Wednesday 27 January 2010

After Buncefield

Instruments chosen for new multi-agency air quality unit
Pic: Royal Chiltern Air Support Unit

Environmental instrumentation company Quantitech has been awarded a contract worth in excess of £1million to provide advanced air sampling and analysis equipment to the multi-agency air quality cell that has been established following the recommendations of the Major Incident Investigation Board for the Buncefield incident.

Quantitech has supplied 18 sets of instrumentation including their advanced portable Gasmet FTIR multi-gas analysers in addition to TCR Tecora high volume Echo and low volume Delta air sampling equipment.

The company has also been responsible for the provision of a thorough training programme covering instrument operation, maintenance, calibration and service.

The project was created to develop an air monitoring and modelling capability for major pollution incidents affecting England and Wales. Participants include the Environment Agency, the Health Protection Agency, Public Health Wales, the Met Office, the Health and Safety Laboratory, the Food Standards Agency and Local Authorities.

Quantitech's Dr Andrew Hobson has been responsible for providing initial training on the instruments. He says, "We are delighted that the Gasmet DX4030 portable FTIR gas analyser has been chosen for this project because it was developed for applications in which almost any gas might need to be identified.

"The FTIR analyser is located in a backpack and effectively provides laboratory grade analysis in a field instrument. A Bluetooth connection to a handheld PDA provides simultaneous measurements for up to 25 compounds and the collection of a complete sample spectrum means that over 250 compounds can be analysed."

Summarising progress to-date, the Environment Agency's Gillian Hickey, service manager for monitoring in the Air Quality in Major Incidents project, says, "Over the last 6 months we have responded to a number of chemical air pollution incidents with enhanced interim arrangements.

"Our experience and the lessons learned at these incidents, which have included fires at tyre recycling sites, a waste management transfer site, an electrical recycling site and a publishing warehouse, are proving invaluable in the development of our monitoring and modelling capability, which will be fully established in April 2010."

Portable monitoring equipment is vital to the success of the project because of the rapid response times that have been established by the project. The Emergency Services will notify the Environment Agency within 30 minutes of a major pollution incident and the Environment Agency will then convene the Air Quality Cell (AQC).
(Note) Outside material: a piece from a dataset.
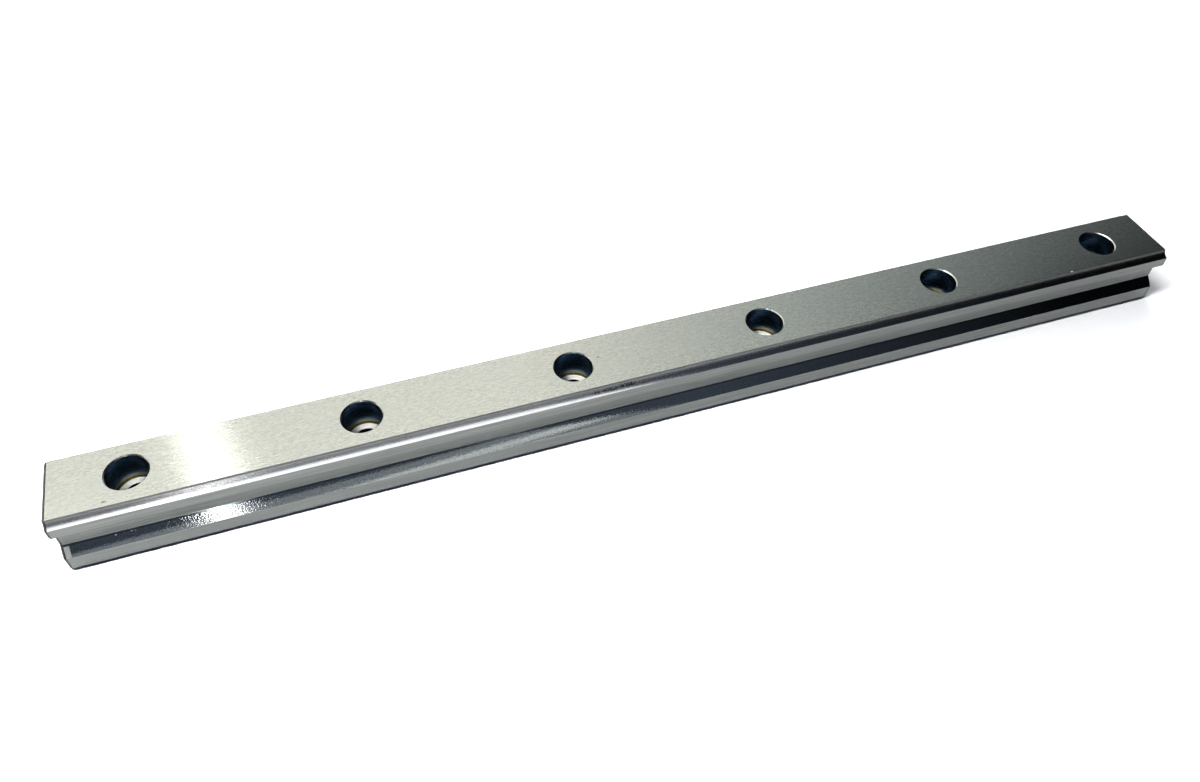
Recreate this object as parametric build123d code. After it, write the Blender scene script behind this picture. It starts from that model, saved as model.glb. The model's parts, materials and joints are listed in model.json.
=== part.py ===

CHEMET air modelling information from the Met Office will be available within 20 minutes with more detailed modelling provided later.

The Environment Agency will mobilise monitoring teams from one or more of eight locations and monitoring data will be provided to the AQC within 2 to 6 hours of the incident.

The Buncefield explosion near Hemel Hempstead in December 2005 raised a number of environmental issues and Quantitech's Dr Hobson says he is "delighted to have played a role in one of the very positive outcomes to have been initiated by this major incident," adding, "This is a very important contract for Quantitech and one that has enabled us to exercise the core capabilities of our company. Namely, leading edge technology in combination with the highest levels of technical support."